Hi @robcrystalornelas, thanks for your issue.

I'm currently working on updating this function in the next version of urbanpy to use on the backend the HDX API so it automatically update the data links.

This problem is caused because some of the population data links we manually set are no longer working. As @bitsandbricks (thanks!) mentioned you can use the up.download.hdx_dataset function to download any csv HDX dataset you need for the moment.

Answer 3 · 2023-01-16T23:36:08.000Z

@bitsandbricks and @Claudio9701 👋🏻 Thanks so much for the additional info. @bitsandbricks that code actually doesn't work for me within my own jupyter notebook. I also tried it with brazil data. @Claudio9701 does

up.download.hdx_dataset('https://data.humdata.org/dataset/6cf49080-1226-4eda-8700-a0093cbdfe4d/resource/5737d87f-e17f-4c82-b1bd-d589ed631318/download/arg_general_2020_csv.zip')

work for you? I get another 404 error.

Answer 4 · 2023-01-17T10:05:22.000Z

Hello @robcrystalornelas

You're are totally right!. There is a problem with the provided line of code I didn't catch at first. The hdx_dataset function receives the dataset id. For example, we go to the Argentina population dataset on HDX and right click and copy the specific dataset link we want (See figure below).

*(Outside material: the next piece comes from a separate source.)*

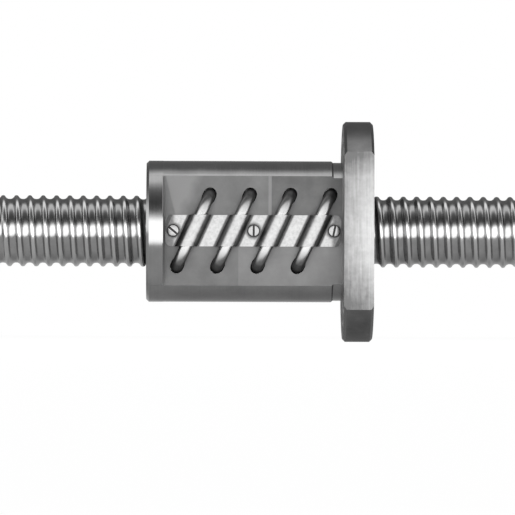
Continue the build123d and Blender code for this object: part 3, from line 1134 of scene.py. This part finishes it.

Argentina: High Resolution Population Density Maps + Demographic Estimates

The data link for the overall population density dataset is this one:

https://data.humdata.org/dataset/6cf49080-1226-4eda-8700-a0093cbdfe4d/resource/5737d87f-e17f-4c82-b1bd-d589ed631318/download/arg_general_2020_csv.zip

To run our function we would only copy what is after "https://data.humdata.org/dataset/" to the resource argument. This will end as:

arg_pop = up.download.hdx_dataset(resource="6cf49080-1226-4eda-8700-a0093cbdfe4d/resource/5737d87f-e17f-4c82-b1bd-d589ed631318/download/arg_general_2020_csv.zip")

In this notebook you can test the solution and generate a population density map like the one bellow:

To make it work with brasil you have to download the parts of the country that contains the city you want to analyze. Since it is a really big country its divided in 4 regions.

Thanks you so much for being one of the early adopters of urbanpy! I would really ove to have a brief online meeting when you are free!

Answer 5 · 2023-01-19T18:50:57.000Z

Excellent, thanks @Claudio9701!

I updated the code as you suggested and it worked great ✨

And yes, happy to schedule a time to chat about my work with urbanpy so far.

Answer 6 · 2023-02-15T21:42:46.000Z

The problem is just line 179 of file: urbanpy/download/download.py:

`#Brazil is split into 4 maps

if isinstance(type(dataset_dict[country][map_type]), list):
    return pd.concat([pd.read_csv(file) for file in dataset_dict[country][map_type]])
else:
    return pd.read_csv(dataset_dict[country][map_type])`

Must be:
`#Brazil is split into 4 maps

if isinstance(dataset_dict[country][map_type], list):
    return pd.concat([pd.read_csv(file) for file in dataset_dict[country][map_type]])
else:
    return pd.read_csv(dataset_dict[country][map_type])`

Answer 7 · 2023-02-15T22:47:48.000Z

@biodatasciencearg thanks for your comment! 🙏🏽

In master branch this problem is now addressed as you suggested.

... 
if isinstance(ids, list) and len(ids) > 1:
...

I'm working to test all the minor fixes and new functions so it can be published to pypi.